31 thoughts on “Guys & Ladies”

  1. I think it’s more a current usage thing, Tom – inclusive language and all that crap. Even I address my team collectively as ‘guys,’ ladies included.

  2. It is a disgusting Americanism that has jumped the pond!

    Actually it annoys me so much I have walked out of several places here, mainly restaurants where spousal unit and I have been addressed as ‘guys’.
    I have been moved to ask whether their eyesight is deficient, why they think I am a transvestite and what makes them think my partner is queer?
    Somewhat crisply! As I head for the exit.
    It staggers me that restaurants do not/will not/cannot train their staff any better than that.

    Trust the BBC to assiduously collect the worst of American culture!

  3. bravo, you shouldn’t, its rude and insulting to a lot of us. (Generally half!)
    People in a subservient position generally decline to register their upset with such things, they probably want their job and do not want to alienate you, that doesn’t make it right.
    You wouldn’t make a racial slur to some coloured employee or say ‘Oy raghead’ to anyone, why make a sexual slur to half the work force?

  4. Tina, I think you are a little behind the curve on this one – ‘guys and gals’ would likely cause much more offence in this PC age of ours.

  5. You can never go wrong with ladies and gentlemen!
    Such a shame manners have been allowed to disintegrate so, it makes a far uglier world.
    Frankly, I do not want to be anywhere near ‘a curve’, gender bending confusion is not up my street!
    Guys and gals sounds a bit to West Side Story!
    Go the whole hog ‘Guys and Dolls’!!!
    Meanwhile no bloody minion is ever going to address me as a guy and get away with it whilst I am still able to deliver an evil verbal stinging rebuke at a seconds notice.
    The WI should have had her guts for garters on air. Would have made far more amusing listening.

  6. Ah, Tina, but I am not a minion 🙂 In general, there are two kinds of occasions when my team gets addressed as ‘Ladies and Gentlemen.’ When they are being praised for doing something extraordinarily well, (‘exceptional is run of the mill…) and when they are about to get a major bollocking, if you’ll excuse my bluff, soldierly expression.

  7. bravo, point is that if you are on the topside of society and have people working for you then you have a far greater obligation to observe the niceties of social and business interaction to them and you are on the topside.!
    How do you know the women do not mind being addressed as guys?
    Perhaps you should ask them.

  8. Well remembered sipu!

    I still think ladies and gentlemen or the more formal sir and madam are by far the safest alternatives for people with whom you are not intimate!
    At least you know you cannot drop yourself in it from a great height with such terms.
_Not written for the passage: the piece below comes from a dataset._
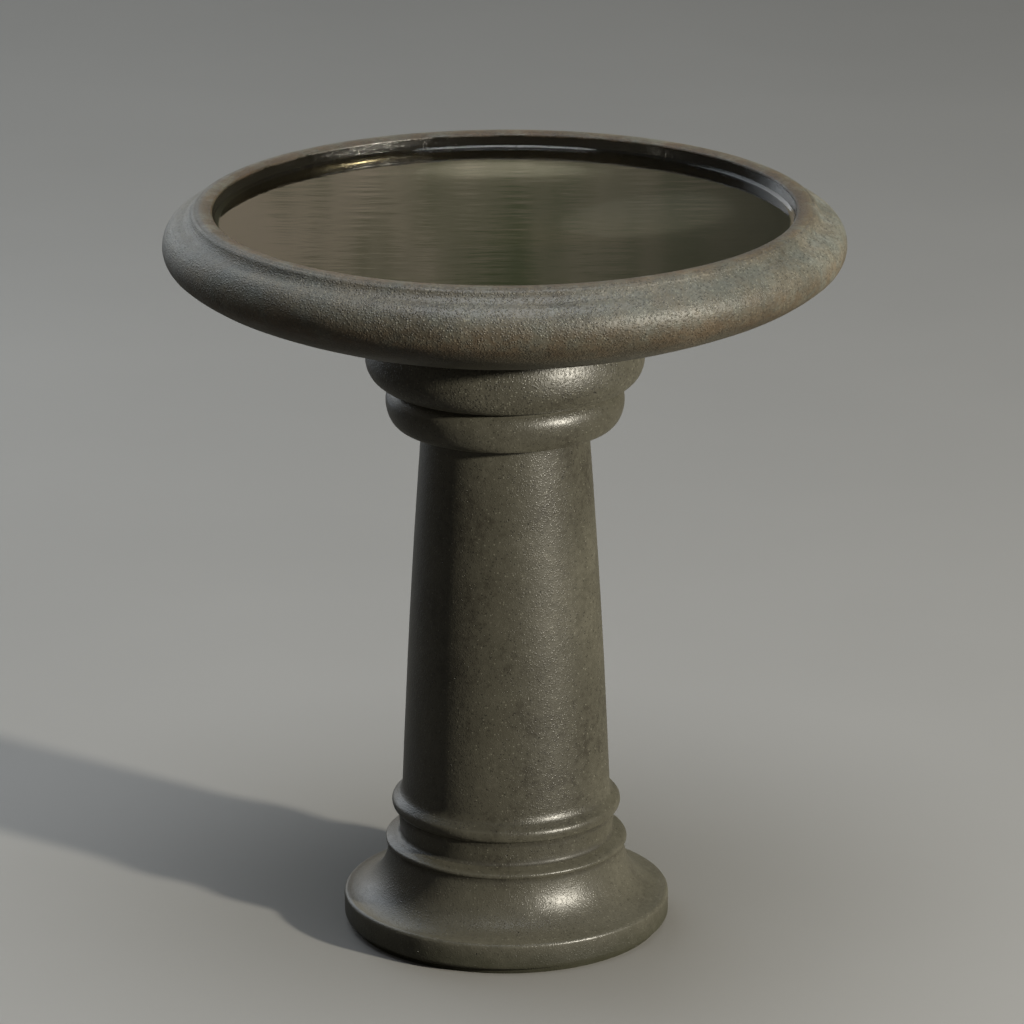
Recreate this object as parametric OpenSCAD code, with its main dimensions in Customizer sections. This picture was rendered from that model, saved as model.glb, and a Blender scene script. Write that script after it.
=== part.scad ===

    God preserve me from the ‘inclusivity’ of so called modern society.
    Enough to make anyone run screaming for the hills.

    Bravo, I await the results of your poll with great interest.

  9. What’s wrong with the word “colleagues”, Bravo, even if you are the boss? You all work together. Of course we could settle for the Hemmett’s odd word “peeps”, which I’m told is short for people. Good for you Christina. Those who earn their living serving customers have to earn it by treating said customers courteously.

  10. My usual greeting to the class was “Morning Maggots”. I could never be accused of discriminating on gender race or sexual preference.

  11. sheona, I used to refer to my people as colleagues, but address them individually by name, or collectively in meetings as ‘you’. Many English people in France have difficulty with the French vous and tu.

  12. I read somewhere that some French companies have staff who prefer to speak English, thus avoiding the tu and vous problem. Of course there is the same problem in German and Italian. I was always taught that it is for the elder person to decide when the familiar form can be used. I have always left it up to the native speaker to mention it – even as I get older!

  13. Being of a thespian bent (unfortunate word), Backside addresses his team as ‘loves’. Isn’t that preferable?

  14. Had a quick check round with female members of the team back in the old country. (Russia 🙂 No objections there – didn’t think anything about it. Interesting that all the collective nouns equivalent to what we have above are masculine in Russian, Romanian and Serbian – probably the same in the other Slavic languages, I’d guess.

  15. Romanian has ‘tu’ and ‘vous’ forms, ‘tu’ and ‘voi’ and also a highly formal form, ‘dumneavoastra,’ which is always used on first meeting someone, or addressing someone you don’t know.

  16. It doesn’t surprise me at all bravo, women who allow such mode of address are desperately trying to conform into a man’s world. Hardly surprising that they become such inadequate women with desperate identity crises and have very low self esteem, seen it far too often.

    Very few women have ever handled sexual equality well, witness how few are in the boardrooms even today.
    Just now and again one meets ‘a lady’ with the ‘don’t fuck with me’ light flashing in clear warning.
    Most don’t and certainly resist the impulse to call her a guy! (A generally inferior species in my book as you have probably realised by now!)

    Totters off stage left having amused herself.

  17. bravo, that I can believe!
    But you only have to look at the agonising on women’s sites to realise their are gross crises of confidence in themselves.
    Not that I make a habit of doing so, not my style!